> **Required work**
Below is a listing; reproduce each line of it exactly.

━━━━━━━━━━━━━━━━━━━━

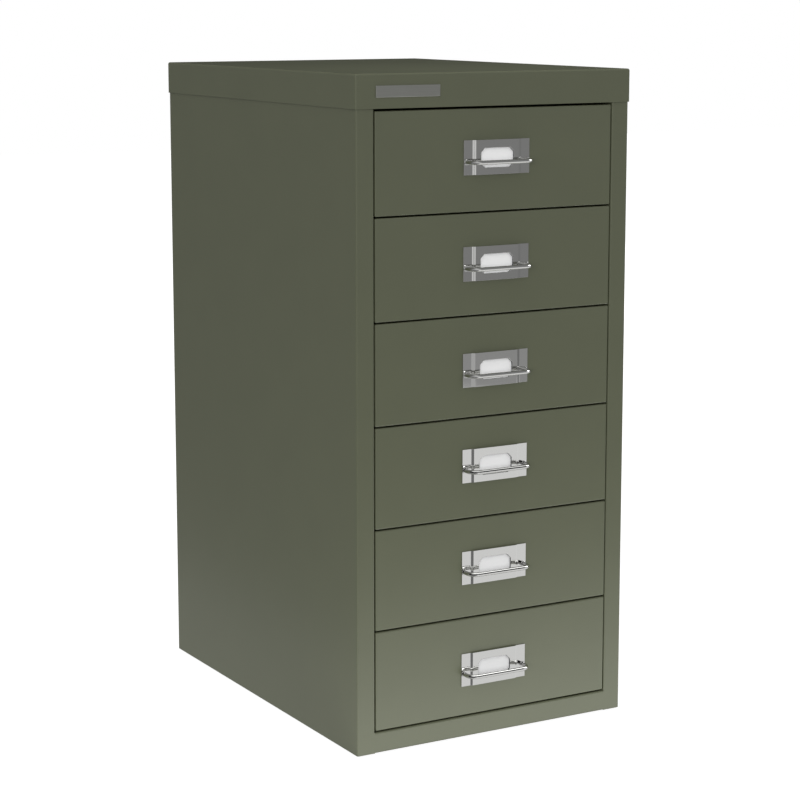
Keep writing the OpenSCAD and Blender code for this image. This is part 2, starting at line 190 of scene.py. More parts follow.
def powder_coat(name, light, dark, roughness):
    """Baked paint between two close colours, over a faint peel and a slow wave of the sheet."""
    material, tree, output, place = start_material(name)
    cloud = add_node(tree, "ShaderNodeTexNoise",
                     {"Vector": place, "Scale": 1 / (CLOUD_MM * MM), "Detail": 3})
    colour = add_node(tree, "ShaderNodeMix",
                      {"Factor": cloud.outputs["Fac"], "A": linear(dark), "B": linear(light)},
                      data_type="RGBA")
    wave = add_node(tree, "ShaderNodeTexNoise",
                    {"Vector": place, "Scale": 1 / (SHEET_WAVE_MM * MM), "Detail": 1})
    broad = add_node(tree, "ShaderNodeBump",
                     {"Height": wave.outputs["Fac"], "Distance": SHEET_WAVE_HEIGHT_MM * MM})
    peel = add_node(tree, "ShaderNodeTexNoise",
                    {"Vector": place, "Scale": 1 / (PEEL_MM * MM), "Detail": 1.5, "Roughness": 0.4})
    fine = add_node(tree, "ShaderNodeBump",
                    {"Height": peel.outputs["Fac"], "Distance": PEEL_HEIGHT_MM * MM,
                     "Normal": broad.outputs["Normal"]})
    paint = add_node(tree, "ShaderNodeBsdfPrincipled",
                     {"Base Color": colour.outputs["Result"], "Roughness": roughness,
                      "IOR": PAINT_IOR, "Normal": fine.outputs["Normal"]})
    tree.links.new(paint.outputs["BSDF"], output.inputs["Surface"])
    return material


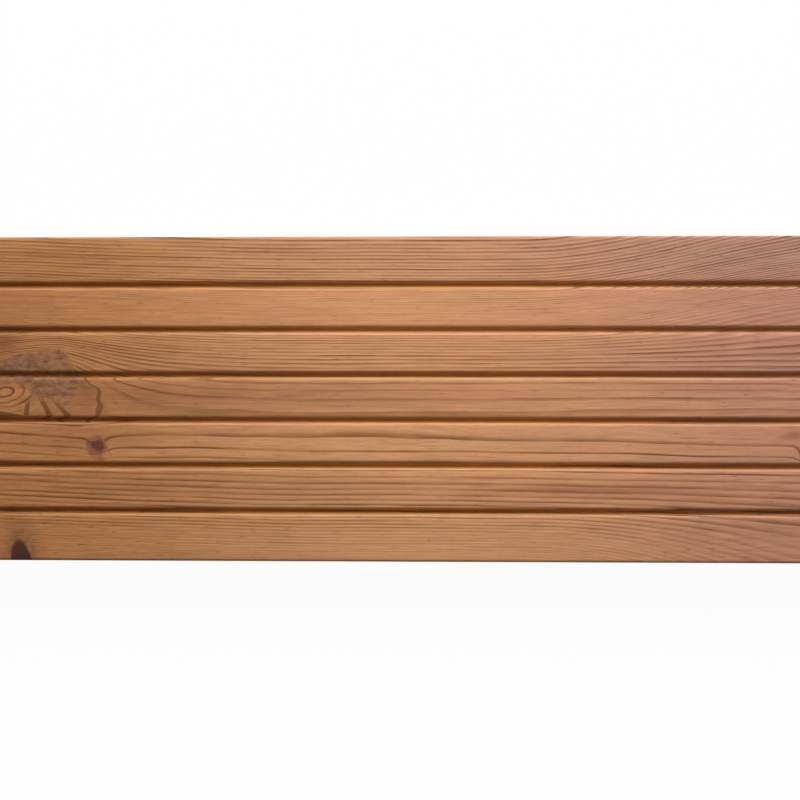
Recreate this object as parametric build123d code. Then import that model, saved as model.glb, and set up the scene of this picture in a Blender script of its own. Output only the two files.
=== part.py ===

━━━━━━━━━━━━━━━━━━━━

> **Response to this task**
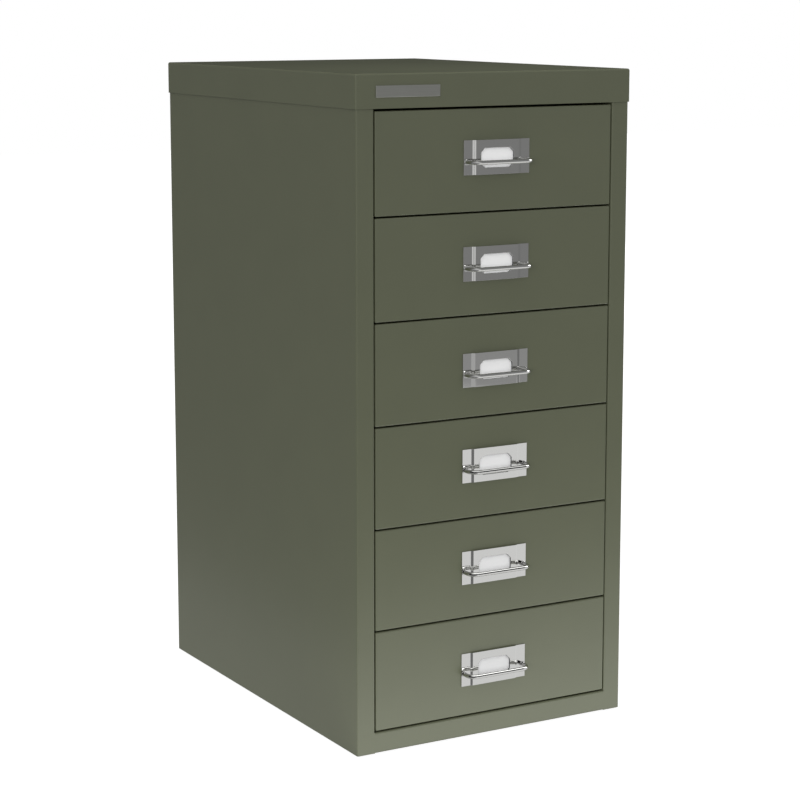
Keep writing the OpenSCAD and Blender code for this image. This is part 2, starting at line 190 of scene.py. More parts follow.
def powder_coat(name, light, dark, roughness):
    """Baked paint between two close colours, over a faint peel and a slow wave of the sheet."""
    material, tree, output, place = start_material(name)
    cloud = add_node(tree, "ShaderNodeTexNoise",
                     {"Vector": place, "Scale": 1 / (CLOUD_MM * MM), "Detail": 3})
    colour = add_node(tree, "ShaderNodeMix",
                      {"Factor": cloud.outputs["Fac"], "A": linear(dark), "B": linear(light)},
                      data_type="RGBA")
    wave = add_node(tree, "ShaderNodeTexNoise",
                    {"Vector": place, "Scale": 1 / (SHEET_WAVE_MM * MM), "Detail": 1})
    broad = add_node(tree, "ShaderNodeBump",
                     {"Height": wave.outputs["Fac"], "Distance": SHEET_WAVE_HEIGHT_MM * MM})
    peel = add_node(tree, "ShaderNodeTexNoise",
                    {"Vector": place, "Scale": 1 / (PEEL_MM * MM), "Detail": 1.5, "Roughness": 0.4})
    fine = add_node(tree, "ShaderNodeBump",
                    {"Height": peel.outputs["Fac"], "Distance": PEEL_HEIGHT_MM * MM,
                     "Normal": broad.outputs["Normal"]})
    paint = add_node(tree, "ShaderNodeBsdfPrincipled",
                     {"Base Color": colour.outputs["Result"], "Roughness": roughness,
                      "IOR": PAINT_IOR, "Normal": fine.outputs["Normal"]})
    tree.links.new(paint.outputs["BSDF"], output.inputs["Surface"])
    return material


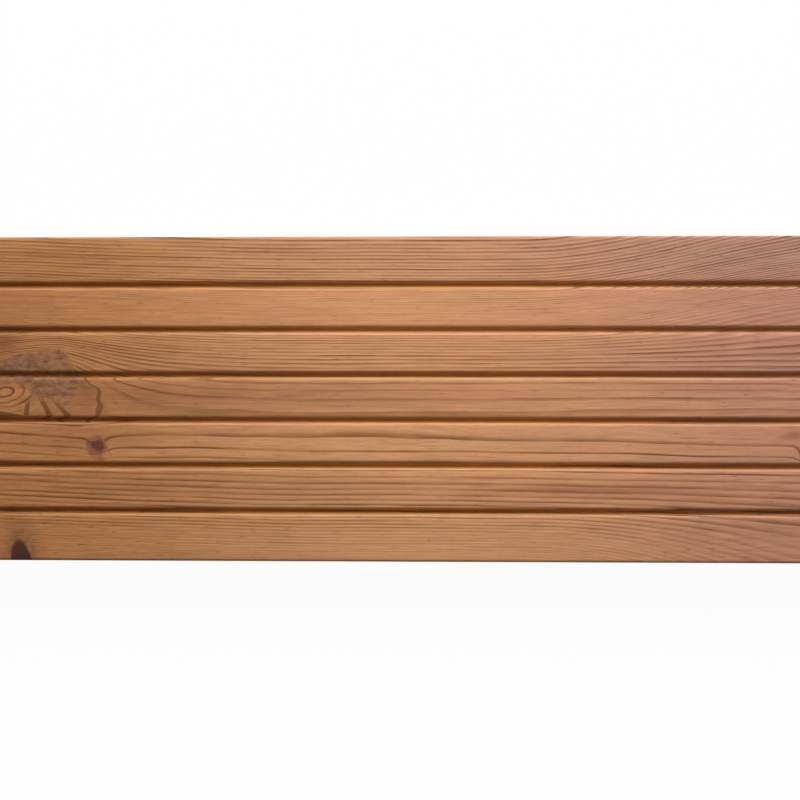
Recreate this object as parametric build123d code. Then import that model, saved as model.glb, and set up the scene of this picture in a Blender script of its own. Output only the two files.
=== part.py ===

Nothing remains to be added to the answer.